Contributors

Elena Baldi is Byzantine Numismatics Cataloger and Linked-Open-Data Coordinator, Princeton University. With a BA in Archaeology (York, UK), MA in Conservation of Historical Objects (Durham, UK) and PhD in Numismatics (Bologna, Italy), her research interests are Byzantine and Ostrogothic Numismatics, and Numismatic Studies of the Late Antique Mediterranean, specifically Ravenna (Italy) and Butrint (Albania). 

Daniel Berardino is a PhD student in History at the University of California-Berkeley, where he studies the intersection of political religion, nationalism, and socialism in modern East Central Europe and Russia. Before coming to Berkeley, Daniel received his MA in Medieval Studies from Fordham University in 2023 and has studied Slavonic paleography at The Ohio State University.

Olena Chernenko is a Ukrainian archaeologist with a PhD in 2005 from the Institute of Archaeology of the National Academy of Sciences of Ukraine. Since 1996, she has been a staff member at the T.G. Shevchenko Chernihiv National University. Following the beginning of the war in Ukraine, she has been working from 2022 as an adjunct professor in the Department of Medieval and Modern Archaeology at the Faculty of Archaeology at the University of Warsaw. For many years, she led research on cultural heritage sites in Ukraine. She is the author of more than 200 scientific and methodological works. Her scientific interests include the archaeology of Eastern Europe during the medieval period, with a particular focus on architectural archaeology.

Barbara Crostini is Senior Lecturer in Church History, Art History and Cultural Studies at the Newman Institute, Uppsala, and Adjunct Lecturer in Greek at Uppsala University.

Angus Docherty recently completed an MSt in Late Antique and Byzantine Studies at the University of Oxford. He is interested in poetry (Greek, Roman, Byzantine, Modernist), architecture (ecclesiastical or otherwise), aesthetics and political history, among other competing obsessions.

Elena Ene Drăghici-Vasilescu is Professor of the History of Ideas & Byzantine and Medieval Culture at the University of Oxford. She teaches and researches topics pertaining to philosophy and art.

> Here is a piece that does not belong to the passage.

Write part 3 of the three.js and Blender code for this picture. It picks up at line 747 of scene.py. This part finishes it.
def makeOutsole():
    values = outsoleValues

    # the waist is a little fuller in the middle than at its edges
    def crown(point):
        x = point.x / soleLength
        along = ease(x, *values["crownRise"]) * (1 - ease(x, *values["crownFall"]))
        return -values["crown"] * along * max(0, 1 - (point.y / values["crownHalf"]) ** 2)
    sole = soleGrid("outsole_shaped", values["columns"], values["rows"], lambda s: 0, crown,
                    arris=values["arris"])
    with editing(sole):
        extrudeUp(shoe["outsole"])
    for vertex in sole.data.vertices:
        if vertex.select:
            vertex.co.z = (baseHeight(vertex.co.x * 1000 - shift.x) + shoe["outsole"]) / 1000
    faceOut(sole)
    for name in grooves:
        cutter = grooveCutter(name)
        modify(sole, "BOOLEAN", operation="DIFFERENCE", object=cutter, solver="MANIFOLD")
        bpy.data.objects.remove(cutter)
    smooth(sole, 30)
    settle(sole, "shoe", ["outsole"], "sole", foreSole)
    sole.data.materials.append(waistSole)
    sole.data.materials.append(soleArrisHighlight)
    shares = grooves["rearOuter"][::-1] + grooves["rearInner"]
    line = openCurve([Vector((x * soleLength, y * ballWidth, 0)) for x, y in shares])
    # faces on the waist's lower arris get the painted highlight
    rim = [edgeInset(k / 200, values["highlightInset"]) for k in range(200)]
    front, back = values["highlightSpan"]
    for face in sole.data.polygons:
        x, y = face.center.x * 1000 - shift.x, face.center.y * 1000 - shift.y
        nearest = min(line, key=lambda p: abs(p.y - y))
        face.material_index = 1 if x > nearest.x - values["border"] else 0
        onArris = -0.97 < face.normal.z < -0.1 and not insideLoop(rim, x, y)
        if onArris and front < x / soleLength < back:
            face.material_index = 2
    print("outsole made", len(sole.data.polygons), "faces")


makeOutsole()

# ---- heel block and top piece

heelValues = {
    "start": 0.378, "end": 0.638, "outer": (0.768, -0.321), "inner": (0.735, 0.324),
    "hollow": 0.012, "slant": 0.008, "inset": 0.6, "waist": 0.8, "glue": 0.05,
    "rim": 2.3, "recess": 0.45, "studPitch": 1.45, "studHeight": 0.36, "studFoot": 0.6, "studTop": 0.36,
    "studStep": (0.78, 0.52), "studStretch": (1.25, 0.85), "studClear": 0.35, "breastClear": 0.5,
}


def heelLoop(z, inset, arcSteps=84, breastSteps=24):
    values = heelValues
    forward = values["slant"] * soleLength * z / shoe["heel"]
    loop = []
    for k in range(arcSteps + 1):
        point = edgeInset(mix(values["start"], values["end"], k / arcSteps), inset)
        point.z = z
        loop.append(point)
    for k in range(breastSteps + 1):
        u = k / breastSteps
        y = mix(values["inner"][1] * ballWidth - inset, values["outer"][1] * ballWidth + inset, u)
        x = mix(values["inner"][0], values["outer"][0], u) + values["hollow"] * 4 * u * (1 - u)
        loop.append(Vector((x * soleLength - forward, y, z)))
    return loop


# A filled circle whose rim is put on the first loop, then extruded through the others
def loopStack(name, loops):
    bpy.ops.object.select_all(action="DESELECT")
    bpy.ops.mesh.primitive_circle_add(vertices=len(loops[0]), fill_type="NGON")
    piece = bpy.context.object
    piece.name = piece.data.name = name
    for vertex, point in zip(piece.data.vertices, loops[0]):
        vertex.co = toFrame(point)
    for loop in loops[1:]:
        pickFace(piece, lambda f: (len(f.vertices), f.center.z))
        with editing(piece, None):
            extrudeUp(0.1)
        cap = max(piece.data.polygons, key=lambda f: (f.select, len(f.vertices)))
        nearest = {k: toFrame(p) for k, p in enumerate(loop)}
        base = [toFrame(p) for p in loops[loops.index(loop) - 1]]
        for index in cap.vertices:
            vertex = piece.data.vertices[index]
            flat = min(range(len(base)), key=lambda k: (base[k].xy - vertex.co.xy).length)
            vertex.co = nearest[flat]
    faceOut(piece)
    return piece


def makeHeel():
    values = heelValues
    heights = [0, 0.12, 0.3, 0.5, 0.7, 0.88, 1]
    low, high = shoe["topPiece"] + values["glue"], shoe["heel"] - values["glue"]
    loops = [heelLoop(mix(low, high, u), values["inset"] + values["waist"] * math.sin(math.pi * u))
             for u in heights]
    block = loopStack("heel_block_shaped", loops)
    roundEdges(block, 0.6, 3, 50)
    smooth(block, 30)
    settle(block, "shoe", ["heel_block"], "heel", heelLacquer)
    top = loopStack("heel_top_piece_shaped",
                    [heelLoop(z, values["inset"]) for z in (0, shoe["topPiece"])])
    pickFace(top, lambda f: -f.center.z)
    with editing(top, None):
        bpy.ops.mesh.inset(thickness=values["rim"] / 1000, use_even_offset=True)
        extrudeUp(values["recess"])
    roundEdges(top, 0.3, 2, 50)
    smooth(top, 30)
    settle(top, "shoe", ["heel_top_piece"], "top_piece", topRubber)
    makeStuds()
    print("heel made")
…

Sopio Gagoshidze is a PhD candidate in Art History at Rutgers University and a Dodge Avenir Fellow at the Zimmerli Art Museum. She specializes in South Caucasian and Byzantine art and visual culture and is particularly interested in artistic exchanges between Georgia and Byzantium. Email: s.gagoshidze@rutgers.edu

Jackie Mann, MA, MLIS, is a Librarian at Loyola University Chicago specializing in Early Byzantine art and cultural heritage studies. She can be contacted at jmann@luc.edu.

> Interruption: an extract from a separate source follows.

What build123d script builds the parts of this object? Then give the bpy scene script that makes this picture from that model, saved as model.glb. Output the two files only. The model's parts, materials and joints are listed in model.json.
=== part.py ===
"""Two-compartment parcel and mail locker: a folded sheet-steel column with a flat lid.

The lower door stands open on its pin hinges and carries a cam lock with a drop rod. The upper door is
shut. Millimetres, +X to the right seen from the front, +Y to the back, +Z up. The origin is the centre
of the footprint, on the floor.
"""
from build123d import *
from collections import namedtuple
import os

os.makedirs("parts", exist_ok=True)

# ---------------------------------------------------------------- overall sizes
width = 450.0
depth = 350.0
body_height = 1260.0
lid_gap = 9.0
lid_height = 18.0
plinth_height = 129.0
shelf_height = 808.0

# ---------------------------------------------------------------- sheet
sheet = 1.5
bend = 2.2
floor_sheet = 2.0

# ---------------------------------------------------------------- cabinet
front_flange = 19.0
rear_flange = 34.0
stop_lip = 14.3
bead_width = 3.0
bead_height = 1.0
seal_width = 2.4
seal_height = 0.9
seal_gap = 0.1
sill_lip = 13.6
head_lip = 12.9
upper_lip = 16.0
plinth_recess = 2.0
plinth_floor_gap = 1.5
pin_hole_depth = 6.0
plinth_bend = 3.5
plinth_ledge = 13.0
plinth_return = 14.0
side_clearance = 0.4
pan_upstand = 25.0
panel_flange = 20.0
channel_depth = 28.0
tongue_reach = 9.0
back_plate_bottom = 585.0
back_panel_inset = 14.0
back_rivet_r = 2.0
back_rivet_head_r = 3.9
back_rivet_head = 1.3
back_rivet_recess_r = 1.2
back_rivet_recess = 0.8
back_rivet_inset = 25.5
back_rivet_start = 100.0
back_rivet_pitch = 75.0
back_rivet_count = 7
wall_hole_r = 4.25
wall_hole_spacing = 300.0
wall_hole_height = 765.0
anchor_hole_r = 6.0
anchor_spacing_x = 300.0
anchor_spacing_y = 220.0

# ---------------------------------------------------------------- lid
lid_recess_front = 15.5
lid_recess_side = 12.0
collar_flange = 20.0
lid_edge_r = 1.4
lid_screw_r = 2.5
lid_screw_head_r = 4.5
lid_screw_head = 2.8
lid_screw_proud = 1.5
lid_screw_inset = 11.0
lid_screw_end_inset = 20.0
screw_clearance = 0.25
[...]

Andrei Mirea is a PhD student at the “Nicolae Iorga” Institute of History of the Romanian Academy in Bucharest. His main fields of interest are medieval Moldavia (with an emphasis on social history, economic history, and taxation), the history of the medieval Black Sea, and more generally the Romanian Middle Ages.

Cahit Mete Oguz is a historian specializing in the history of Medieval Paphlagonia alongside Byzantine hagiography, historiography, rural society, and the history of everyday life. He received his PhD from Simon Fraser University, Vancouver, and his MA from Boğaziçi University, Istanbul. He also has a BSc degree in Physics and is versed in digital humanities methodologies (e.g., GIS, NLP). ORCID: 0009-0008-7158-3369 / Email: cahitmeteoguz@gmail.com

Christian Raffensperger is the Kenneth E. Wray Chair in the Humanities at Wittenberg University and a scholar of medieval eastern Europe. His most recent books include Rulers and Rulership in the Arc of Medieval Europe (Routledge, 2023) and Name Unknown: The Life of a Rusian Queen (Routledge 2024).

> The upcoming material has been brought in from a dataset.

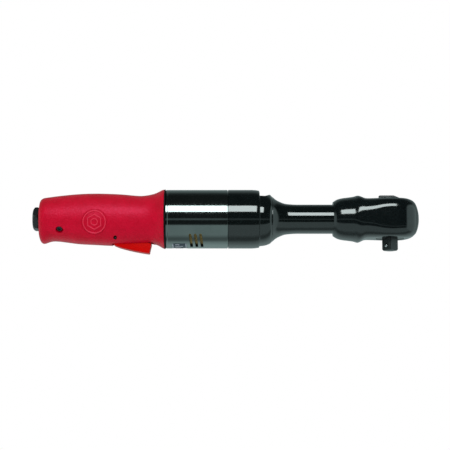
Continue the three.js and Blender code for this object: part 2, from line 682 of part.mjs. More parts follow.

Erik Thunø is Professor of Art History at Rutgers University and specializes in the visual culture of the medieval South Caucasus.

Grace Toshach is Gallery Manager at Doyal Auctioneers and Appraisers, Charleston. She received a bachelor’s degree from the College of the Holy Cross in art history and studio art.

Simone Tricca is an undergraduate student of history, Russian, and museums at Smith College. Their research interests center on the material culture of the medieval Kyivan Rus and the Orthodox church. They can be contacted at simone.tricca99@gmail.com.

Lin Ying is a Professor of Ancient World History in the History Department of Sun Yat-sen University (Guangzhou, China) who specializes in Byzantine History and China-Byzantine contacts along the Silk Road.